Semple is also extremely concerned about a shortage of workers. Because driving a lorry is seen as a tiring, repetitive task, a large number of the commercial drivers currently on British roads come from the rest of the Europe, especially eastern and central Europe. Indeed, he estimates that around 60,000 out of a total British workforce of around 80,000 come from the rest of Europe. He hopes that they will be allowed to continue doing this since a large labour pool is vital to making sure that deliveries and supply chains can continue to run smoothly.

However, for him the biggest concern is around the decision to leave the EU’s customs union. To recap, the customs union involves the EU and other countries not only agreeing to free trade in goods with each other, but also to levy common tariffs with third countries. Although all EU members are also members of the customs union, you can be in the single market (via the European Economic Area) without being in the customs union; Turkey, by contrast, isn’t in the single market, but is in the customs union. Despite early speculation, Theresa May explicitly stated that Britain will leave the customs union, and the RHA is therefore “preparing for the worst”.
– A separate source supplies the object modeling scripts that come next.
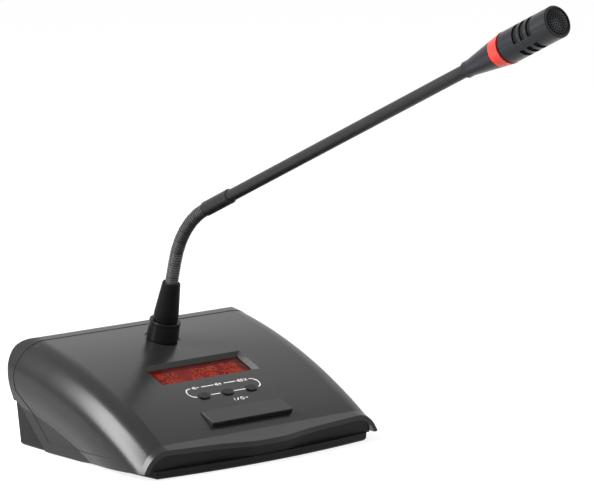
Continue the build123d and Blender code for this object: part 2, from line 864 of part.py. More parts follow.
# Speak bar
bar_slope = math.degrees(math.atan((bar_front_proud - bar_rear_proud) / bar_width))
bar_mid_proud = (bar_front_proud + bar_rear_proud) / 2
bar = pad(bar_length, bar_width, bar_corner, -flange_drop, bar_front_proud)
bar -= Pos(0, 0, bar_mid_proud) * Rot(-bar_slope, 0, 0) * box(2 * bar_length, 2 * bar_width, 0.0, over)
bar = chamfer(bar.faces().sort_by(Axis.Z)[-1].edges(), bar_edge)
bar += pad(
    bar_length + 2 * bar_lap,
    bar_width + 2 * bar_lap,
    bar_corner,
    -flange_drop - flange_thick,
    -flange_drop,
)
bar = Pos(0, bar_up, 0) * bar + rod(stem_radius, plunger_top, -flange_drop, 0.0, bar_up)
bar_plunger = rod(plunger_radius, switch_top - plunger_hidden, plunger_top, 0.0, bar_up)
write("speak_bar", at_controls * bar, at_controls * bar_plunger)

# Microphone socket in the shell
flange_bottom = socket_flange_top - socket_flange_thick
socket = turned(
    [
        (socket_bore_radius, socket_nose_top),
        (socket_nose_radius, socket_nose_top),
        (socket_nose_radius, socket_barrel_top),
        (socket_barrel_radius, socket_barrel_top),
        (socket_barrel_radius, socket_flange_top),
        (socket_flange_radius, socket_flange_top),
        (socket_flange_radius, flange_bottom),
        (socket_barrel_radius, flange_bottom),
        (socket_barrel_radius, socket_bottom),
        (0, socket_bottom),
        (0, socket_floor),
        (socket_bore_radius, socket_floor),
    ]
)
for x in (-socket_screw_x, socket_screw_x):
    socket -= rod(board_screw_radius + pin_gap, flange_bottom, socket_flange_top, x)
write("mic_socket", at_mic * socket)
socket_screw_head = socket_screw_x - socket_barrel_radius - pin_gap
socket_screw = screw_up(
    socket_screw_length - play, board_screw_radius, socket_screw_head, board_screw_head_height
)
write(
    "socket_screws",
    *[at_mic * Pos(x, 0, flange_bottom) * socket_screw for x in (-socket_screw_x, socket_screw_x)],
)
contact_places = []
for step in range(contact_count):
    turn = 2 * math.pi * step / contact_count + math.pi / 2
    contact_places.append((contact_circle * math.cos(turn), contact_circle * math.sin(turn)))
insert = rod(socket_bore_radius - pin_gap, socket_floor, socket_floor + insert_length)
contacts = []
for x, y in contact_places:
    insert -= rod(contact_radius + pin_gap, socket_floor, socket_floor + insert_length, x, y)
    contact = rod(contact_radius, socket_floor, socket_floor + contact_length, x, y)
    contact -= rod(pin_radius + pin_gap, socket_floor, socket_floor + contact_length, x, y)
    contacts.append(at_mic * contact)
write("socket_insert", at_mic * insert)
write("socket_contacts", *contacts)

# Plug on the microphone, with its lock collar and boot
neck_bore = neck_core_radius + pin_gap
plug = turned(
    [
        (plug_bore_radius, plug_bottom),
        (plug_radius, plug_bottom),
        (plug_radius, plug_flange_bottom),
        (plug_flange_radius, plug_flange_bottom),
        (plug_flange_radius, plug_flange_top),
        (plug_neck_radius, plug_flange_top),
        (plug_neck_radius, boot_bottom),
        (plug_stub_radius, boot_bottom),
        (plug_stub_radius, plug_stub_top),
        (neck_bore, plug_stub_top),
        (neck_bore, plug_block_top),
        (plug_bore_radius, plug_block_top),
    ]
)
write("plug_housing", at_mic * plug)
plug_block = rod(plug_bore_radius - pin_gap, plug_block_bottom, plug_block_top)
plug_pins = []
for x, y in contact_places:
    plug_block -= rod(pin_radius + pin_gap, plug_block_bottom, plug_block_top, x, y)
    plug_pins.append(at_mic * rod(pin_radius, pin_tip, plug_block_top, x, y))
write("plug_block", at_mic * plug_block)
write("plug_pins", *plug_pins)
collar = turned(
    [
        (collar_bore_radius, collar_bottom),
        (collar_radius - collar_edge, collar_bottom),
        (collar_radius, collar_bottom + collar_edge),
        (collar_waist_radius, collar_top - collar_lip_height),
        (collar_lip_radius, collar_top - collar_lip_height + collar_edge),
        (collar_lip_radius, collar_top - collar_edge),
        (collar_lip_radius - collar_edge, collar_top),
        (plug_neck_radius + 2 * pin_gap, collar_top),
        (plug_neck_radius + 2 * pin_gap, collar_top - collar_roof),
        (collar_bore_radius, collar_top - collar_roof),
    ]
)
write("lock_collar", at_mic * collar)
boot = turned(
    [
        (plug_stub_radius + pin_gap, boot_bottom),
        (boot_radius, boot_bottom),
        (boot_radius, boot_bottom + boot_shoulder),
        (boot_top_radius, boot_top - boot_edge),
        (boot_top_radius - boot_edge, boot_top),
        (boot_mouth_radius, boot_top),
        (boot_mouth_radius, boot_top - boot_mouth_depth),
        (neck_bore, boot_top - boot_mouth_depth),
        (neck_bore, plug_stub_top + pin_gap),
        (plug_stub_radius + pin_gap, plug_stub_top + pin_gap),
    ]
)
write("boot", at_mic * boot)

# Gooseneck: joints along a straight run and one bend in the side view
bend_angle = arm_lean - mic_lean
bend_length = bend_radius * math.radians(bend_angle)
joint_pitch = (neck_straight + bend_length - first_joint) / (joint_count - 1)
mic_point = Vector(0, mic_y, top_at(mic_y))
mic_way = Vector(*mic_axis)


def way(angle):
    """The direction at a lean from upright towards the user."""
    return Vector(0, -math.sin(math.radians(angle)), math.cos(math.radians(angle)))


def neck_point(run):
    """The place on the gooseneck's centre line, from the boot's mouth."""
    start = mic_point + mic_way * boot_top
    if run <= neck_straight:
        return start + mic_way * run
    turn = math.degrees((run - neck_straight) / bend_radius)
    half = math.radians(turn / 2)
    chord = 2 * bend_radius * math.sin(half)
    return start + mic_way * neck_straight + way(mic_lean + turn / 2) * chord


joints = [neck_point(first_joint + step * joint_pitch) for step in range(joint_count)]
ways = [mic_way]
for low, high in zip(joints, joints[1:]):
    ways.append((high - low).normalized())
ways.append(way(arm_lean))


def frame_at(point, direction):
    """A location with its Z along a direction and its X across the unit."""
    return Location(Plane(origin=tuple(point), x_dir=(1, 0, 0), z_dir=tuple(direction)))


def ribbed(low, high):
    """A ribbed rod between two heights, its ribs evenly spaced."""
    count = max(1, round((high - low) / rib_pitch))
    pitch = (high - low) / count
    body = rod(neck_core_radius, low, high)
    for step in range(count):
        middle = low + (step + 1 / 2) * pitch
        body += rod(neck_radius, middle - rib_width / 2, middle + rib_width / 2)
    return body


neck_clear = neck_radius * 4


def beyond(point, direction):
    """What lies past a joint's lower face, as a block square to a direction."""
    return frame_at(point, direction) * box(neck_clear, neck_clear, -joint_gap / 2, neck_clear)


def before(point, direction):
    """What lies short of a joint's upper face, as a block square to a direction."""
    return frame_at(point, direction) * box(neck_clear, neck_clear, -neck_clear, joint_gap / 2)


faces = [((low + high) / 2).normalized() for low, high in zip(ways, ways[1:])]
ball = Sphere(ball_radius)
cup = Sphere(ball_radius + pin_gap)

root = at_mic * rod(neck_core_radius, neck_seat, boot_top - boot_mouth_depth)
root += at_mic * ribbed(boot_top - boot_mouth_depth, boot_top + first_joint)
root -= beyond(joints[0], faces[0])
root -= frame_at(joints[0], faces[0]) * cup
write("neck_root", root)
for step in range(joint_count - 1):
    start = joints[step]
    end = joints[step + 1]
    link = frame_at(start, ways[step + 1]) * ribbed(0.0, (end - start).length)
    link -= before(start, faces[step])
    link -= beyond(end, faces[step + 1])
    link -= frame_at(end, faces[step + 1]) * cup
    link += frame_at(start, ways[step + 1]) * ball
    write(f"neck_link_{step + 1}", link)

# Arm
at_arm = frame_at(joints[-1], ways[-1])
ferrule = turned(
    [
        (0, 0),
        (ferrule_radius - ferrule_edge, 0),
        (ferrule_radius, ferrule_edge),
        (ferrule_radius, ferrule_length - ferrule_edge),
        (ferrule_radius - ferrule_edge, ferrule_length),
        (tube_radius + pin_gap, ferrule_length),
        (tube_radius + pin_gap, tube_start),
        (0, tube_start),
    ]
)
ferrule = at_arm * ferrule - before(joints[-1], faces[-1])
ferrule += at_arm * ball
write("ferrule", ferrule)
tube_end = arm_length + tube_in_cone
arm_tube = rod(tube_radius, tube_start, tube_end) - rod(tube_bore_radius, tube_start, tube_end)
write("arm_tube", at_arm * arm_tube)

# Head: cone, light ring with its lamps, slotted capsule housing, capsule and grille
cone_end = arm_length + cone_length
cone = turned(
    [
        (tube_radius + pin_gap, arm_length),
        (cone_foot_radius, arm_length),
        (cone_foot_radius, arm_length + cone_foot_length),
        (cone_end_radius, cone_end),
        (spine_radius + pin_gap, cone_end),
        (spine_radius + pin_gap, cone_end - spine_lap),
        (tube_bore_radius, cone_end - spine_lap),
        (tube_bore_radius, tube_end),
        (tube_radius + pin_gap, tube_end),
    ]
)
write("head_cone", at_arm * cone)
ring_end = cone_end + ring_length
ring = turned(
    [
        (cone_end_radius - ring_wall, cone_end),
        (cone_end_radius, cone_end),
        (ring_end_radius, ring_end),
        (cone_end_radius - ring_wall, ring_end),
    ]
)
write("light_ring", at_arm * ring)
lamp_z = cone_end + (ring_length - lamp_board_thick) / 2
lamp_board = rod(cone_end_radius - ring_wall - pin_gap, lamp_z, lamp_z + lamp_board_thick)
lamp_board -= rod(spine_radius + pin_gap, lamp_z, lamp_z + lamp_board_thick)
lamps = []
lamp_low = lamp_z + lamp_board_thick
for step in range(lamp_count):
    lamp = box(lamp_size, lamp_size, lamp_low, lamp_low + lamp_height, lamp_circle)
    lamps.append(at_arm * Rot(0, 0, step * 360 / lamp_count) * lamp)
write("lamp_board", at_arm * lamp_board)
write("lamps", *lamps)
head_end = ring_end + head_length
floor_end = ring_end + groove_length + head_floor
spine_low = cone_end - spine_lap
spine = rod(spine_radius, spine_low, floor_end) - rod(spine_bore_radius, spine_low, floor_end)
write("head_spine", at_arm * spine)
head_start = ring_end + groove_length
bore = head_radius - head_wall
head = turned(
    [
        (spine_radius + pin_gap, ring_end),
        (groove_radius, ring_end),
        (groove_radius, head_start),
        (head_radius - head_edge, head_start),
        (head_radius, head_start + head_edge),
        (head_radius, head_end - head_edge),
        (head_radius - head_edge, head_end),
        (bore - bezel_lip, head_end),
        (bore - bezel_lip, head_end - bezel_depth),
        (bore, head_end - bezel_depth),
        (bore, floor_end),
        (spine_radius + pin_gap, floor_end),
    ]
)
wedge_reach = head_radius * 2
for row in range(slot_count):
    middle = ring_end + slot_middle + (row - (slot_count - 1) / 2) * slot_pitch
    for arc in range(slot_arcs):
        begin = slot_turn + arc * 360 / slot_arcs
        slot = CenterArc((0, 0), wedge_reach, begin, slot_angle)
        wedge = make_face([Line((0, 0), slot @ 0), slot, Line(slot @ 1, (0, 0))])
        cut = extrude(wedge, slot_width) - rod(bore - pin_gap, 0.0, slot_width)
        head -= Pos(0, 0, middle - slot_width / 2) * cut
write("capsule_housing", at_arm * head)
holder_end = head_end - holder_from_face + holder_length
holder = rod(holder_radius, holder_end - holder_length, holder_end)
holder -= rod(capsule_radius + pin_gap, holder_end - holder_length, holder_end)
write("capsule_holder", at_arm * holder)
write("capsule", at_arm * rod(capsule_radius, holder_end - capsule_length, holder_end))
foam_low = head_end - foam_from_face
write("foam_disc", at_arm * rod(bore - pin_gap, foam_low, foam_low + foam_length))
grille_z = head_end - bezel_depth - grille_thick
crown_half = bore - grille_rim - bezel_lip
crown_radius = (crown_half ** 2 + grille_crown ** 2) / (2 * grille_crown)
dome_mid_z = grille_z + grille_crown - crown_radius
sphere_out = Pos(0, 0, dome_mid_z + grille_thick) * Sphere(crown_radius)
sphere_in = Pos(0, 0, dome_mid_z) * Sphere(crown_radius)
dome_cap = sphere_out & rod(crown_half, grille_z, grille_z + grille_crown + grille_thick)
grille = dome_cap - sphere_in
rim_top = grille_z + grille_thick
grille += rod(bore - pin_gap, grille_z, rim_top) - rod(crown_half, grille_z, rim_top)
for ring_step in range(grille_rings + 1):
    count = max(1, ring_step * 6)
    for step in range(count):
        turn = 2 * math.pi * step / count
        x = ring_step * grille_ring_pitch * math.cos(turn)
        y = ring_step * grille_ring_pitch * math.sin(turn)
        if ring_step * grille_ring_pitch + grille_hole_radius < crown_half:
            grille -= rod(grille_hole_radius, grille_z, grille_z + 2 * grille_crown, x, y)
write("grille", at_arm * grille)
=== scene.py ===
import json
import math

import bmesh
import bpy
from mathutils import Matrix, Vector
from mathutils.bvhtree import BVHTree


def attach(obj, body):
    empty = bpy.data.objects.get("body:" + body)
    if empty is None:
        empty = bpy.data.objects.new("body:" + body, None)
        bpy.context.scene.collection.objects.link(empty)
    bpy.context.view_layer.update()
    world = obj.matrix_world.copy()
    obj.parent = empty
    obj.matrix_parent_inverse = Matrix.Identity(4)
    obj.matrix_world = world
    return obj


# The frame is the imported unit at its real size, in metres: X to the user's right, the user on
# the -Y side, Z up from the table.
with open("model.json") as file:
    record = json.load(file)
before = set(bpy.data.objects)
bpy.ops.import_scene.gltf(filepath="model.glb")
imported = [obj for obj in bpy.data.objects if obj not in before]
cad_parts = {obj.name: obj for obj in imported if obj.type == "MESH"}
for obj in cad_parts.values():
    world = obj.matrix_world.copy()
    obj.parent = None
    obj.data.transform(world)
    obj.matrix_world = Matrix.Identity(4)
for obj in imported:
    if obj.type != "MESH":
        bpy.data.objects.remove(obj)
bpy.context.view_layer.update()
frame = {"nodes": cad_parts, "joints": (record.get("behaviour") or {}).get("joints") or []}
nodes = frame["nodes"]
mm = 0.001

# View: the camera that a fit of the case's corners to the photograph gave, at the
# photograph's azimuth and elevation, with a long lens from about 2.4 m away.
view_azimuth = math.radians(-40.72)
view_elevation = math.radians(9.85)
view_target = Vector((46.6, -40.8, 120.9)) * mm
view_distance = 2424 * mm
focal_pixels = 4000
photo_width = 594
sensor_width = 36
clip_end = 50
back = Vector((
    math.sin(view_azimuth) * math.cos(view_elevation),
    -math.cos(view_azimuth) * math.cos(view_elevation),
    math.sin(view_elevation),
))
camera_data = bpy.data.cameras.new("camera")
camera_data.sensor_width = sensor_width
camera_data.lens = focal_pixels / photo_width * sensor_width
camera_data.clip_end = clip_end
camera = bpy.data.objects.new("camera", camera_data)
camera.location = view_target + back * view_distance
camera.rotation_euler = (-back).to_track_quat("-Z", "Y").to_euler()
bpy.context.scene.collection.objects.link(camera)
bpy.context.scene.camera = camera
bpy.context.scene.view_settings.view_transform = "Standard"

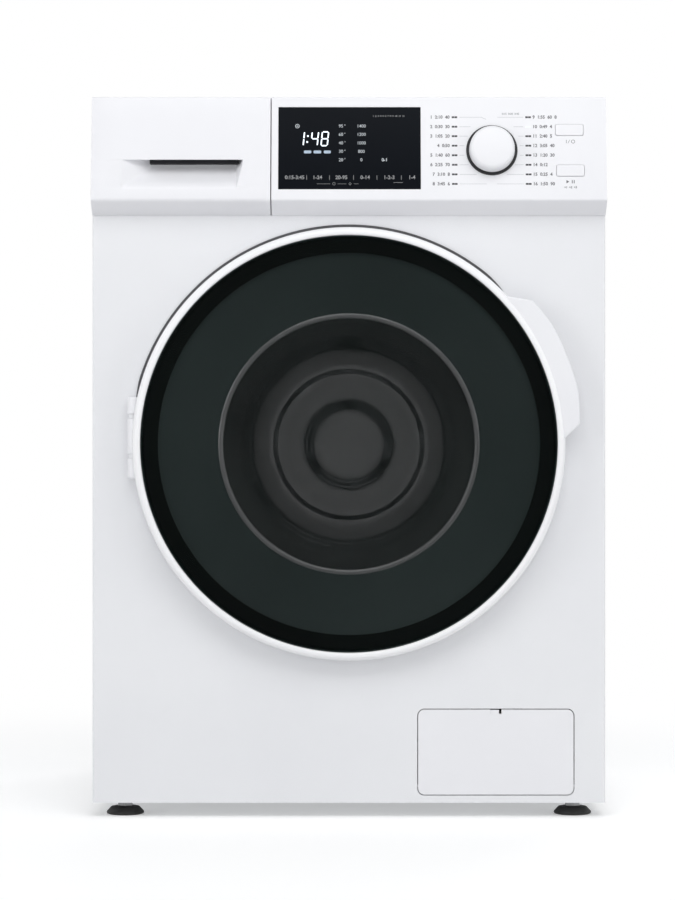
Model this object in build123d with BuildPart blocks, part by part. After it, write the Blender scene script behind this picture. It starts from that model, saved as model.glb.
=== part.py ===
from build123d import *
from math import asin, atan2, cos, hypot, radians, sin, sqrt
import os

os.makedirs("parts", exist_ok=True)

# Front-loading washer dryer. X runs to the right, -Y is the front, Z is up from the floor.
# The origin is on the floor, below the middle of the whole machine.

# Cabinet
width = 595.0
depth = 555.0
foot_gap = 17.0
tub_radius = 262.0
under_tub = 154.0
over_tub = 140.0
door_reach = 35.0
rear_reach = 20.0
sheet = 1.2
front_return = 14.0
side_flange = 18.0
tray_sheet = 2.0
tray_wall = 18.0
worktop_thick = 22.0

# Clearances
seam = 0.3
running_fit = 0.05
pin_fit = 0.02
panel_gap = 0.5

# Heights and depths that follow from the cabinet
front = -(door_reach + depth + rear_reach) / 2 + door_reach
back = front + depth
back_inner = back - sheet
base = foot_gap
axle_height = under_tub + tub_radius
body_height = axle_height + tub_radius + over_tub
top = base + body_height
side = width / 2
side_inner = side - sheet
floor_top = base + tray_sheet
board_under = top - worktop_thick
panel_inner = front + sheet

# Drum axis, which is also the middle of the door, and the door's rim
axle_z = base + axle_height
axle = Axis((0, 0, axle_z), (0, 1, 0))
axle_plane = Plane.XY.offset(axle_z)
glass_radius = tub_radius - 22.0
ring_width = 10.0
ring_radius = glass_radius + ring_width

# Control fascia: its face leans out from the top down to a lip, then turns back in
door_to_fascia = 15.0
lip_height = 15.5
fascia_lean = 20.0
fascia_proud = 4.0
lip_proud = 2.0
fascia_wall = 3.0
fascia_foot = axle_z + ring_radius + door_to_fascia
lip_z = fascia_foot + lip_height
face_top_y = front - fascia_proud
face_lip_y = face_top_y - fascia_lean
fascia_back = front + front_return
lean = atan2(fascia_lean, top - lip_z)
normal = (0, -cos(lean), sin(lean))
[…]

The big problem is that leaving the customs union almost guarantees that all goods entering the UK from Europe, and vice versa, will have to undergo customs clearance. This will be to make sure that companies don’t attempt to use any free trade agreement to sneak in products from third countries that either the EU or the UK has a favourable agreement with. At the moment, only 1% of lorries travelling between Britain and Europe come from outside the EU, so virtually all lorries are unaffected. However, if Britain does leave the customs union then every lorry will have to undergo these checks.

At the moment the direct admin costs are relatively low, around £30-£50 per truck. However, even at current low non-EU volumes, the process of checking each shipment takes around four hours per vehicle, generating labour costs, which will then be passed on to the consumer. Worse, UK customs are focused on airfreight and ships, not lorries coming off ferries or through the Channel Tunnel. Overall, they are simply not set up to deal with the huge increase in the amount of work. The result is that, unless there is a huge increase in the amount of money spent on customs, there could be huge delays.

Semple admits that the true extent of the problem is a “known unknown”. However, he’s really worried, especially given that supply chains are currently built on the assumption that “it’s as easy to move goods from Manchester to Turin, as it is to shift them from Manchester to Leeds”. “Just in time” manufacturing processes also rely on speed. Overall, this could disrupt everything from “supermarkets to factories”.